The Turkish government, which continues to struggle with domestic economic woes, has had to pursue a more pragmatic foreign policy. Economic hardship and challenge facing President Erdogan in the upcoming elections urged Ankara to reduce the distrust with many Gulf states resulted from Turkey’s support of uprisings in Syria and other Arab countries. To balance its books at home and reduce tensions abroad, Ankara has undertaken a massive effort to reestablish its relations with the UAE and the other Gulf monarchies. The Gulf states have proven receptive to Turkish overtures because they also realize that competition and animosity have brought little benefit for either side. Moreover, since the conflicts in which they were embroiled did not directly affect their national security (the example of Turkish military operations in Syria notwithstanding), Turkey and the Gulf states found it easier to bury the hatchet and search for common ground.
The new chapter in Turkey-UAE relations began where such rapprochement so often does: commerce. In 2022, trade between the two countries reached $19 billion. In March 2023, Turkey and the UAE signed a free trade agreement to boost bilateral trade to $40 billion over the next five years. The central banks of the two countries inked a $5 billion swap deal, and the UAE promised to invest $10 billion in the Turkish economy. What is more, the UAE is the second largest importer of Turkish arms, including advanced combat drones.
For the ailing Turkish economy, the new trade deals grant it a much-needed lifeline. For the UAE, its new partnership with Turkey allows it to diversify its international connections to compensate for the United States’ perceived withdrawal from the Middle East. Washington’s hasty exit from Afghanistan at the beginning of the Biden administration heightened fears that the United States’ other regional partners would be likewise abandoned. Therefore, the search for new partners has taken on greater importance to buttress the UAE’s security vis-à-vis regional rivals like Iran. In addition, Abu Dhabi and Riyadh continue to jostle for regional leadership, and the former has striven to remain one step ahead of its larger neighbor. Indeed, Saudi Crown Prince Mohammed Bin Salman does not appear willing to let the UAE realize its ambitions to become the leading Gulf monarchy; thus, the more the rivalry between the two Gulf states grows, the more partners the UAE will seek further afield.
Return to the Past
Turkey’s rapprochement with the UAE also has important implications for Qatar, another of the UAE’s regional competitors. Some pundits have argued that the UAE has offered Turkey improved trade ties and investment deals to pull Ankara into its orbit. It is an open secret that Qatar and the UAE are engaged in a relentless rivalry for regional influence, and while the diplomatic landscape of the Gulf has improved dramatically after the signing of the Al-Ula Agreement, the rivalry between Abu Dhabi and Doha has not died. As long as these small states enjoy massive hydrocarbon revenues and harbor ambitions of regional power, competition between them will persist.
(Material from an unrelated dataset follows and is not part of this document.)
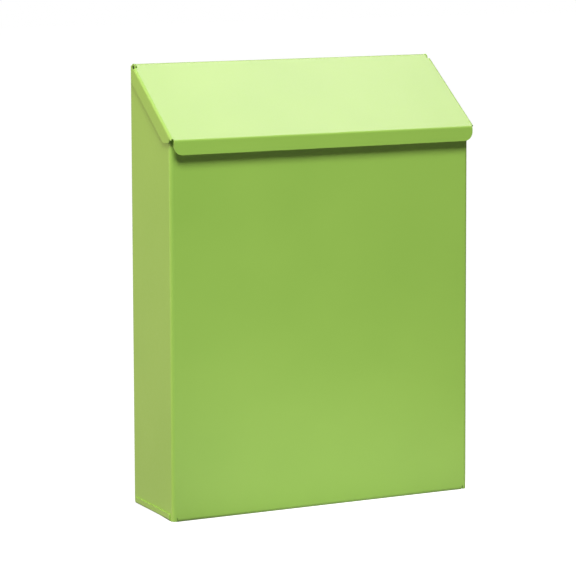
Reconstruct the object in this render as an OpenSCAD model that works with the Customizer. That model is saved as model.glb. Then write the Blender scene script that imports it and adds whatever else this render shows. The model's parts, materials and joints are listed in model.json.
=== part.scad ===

However, it will be more difficult for the UAE to drive Turkey and Qatar apart than it may believe. The Turkish and Qatari governments share a bond forged during difficult times for both states, through attempted coups and regional ostracization. They share many foreign policy interests and continue to enjoy close ties. Perhaps most importantly, the two states respect each other’s relations with third parties; so far, Qatar has made no objection to Ankara’s recent reset with Abu Dhabi. Consequently, it can safely be assumed that Turkey’s good relations with the UAE will not come to impact Turkish-Qatari relations.
The key irony behind Turkey’s standoffish relations with the UAE and other Gulf monarchies is that Turkey was once considered a security guarantor for the Gulf region. Though the Arab Spring put an end to these expectations, the wounds of the past decade have begun to heal. With the Arab Spring safely in the past, the region’s states have once again sought to return to traditional security arrangements. Therefore, Turkey’s next move may not be to split with Qatar, but to elevate relations with the UAE (and others) to the level of Turkish-Qatari relations. Although Turkish leaders vary widely in their stances toward domestic politics—and Erdogan appears uniquely vulnerable to an electoral defeat in the country’s upcoming elections in May—the broad consensus in Ankara has been that his initial policy of “no problems with neighbors,” effectively abandoned in the wake of the Arab Spring, should once again be prioritized as the guiding principle of Turkey’s foreign relations. It seems likely that Turkey’s relationships in the Gulf region will once again come to reflect this philosophy.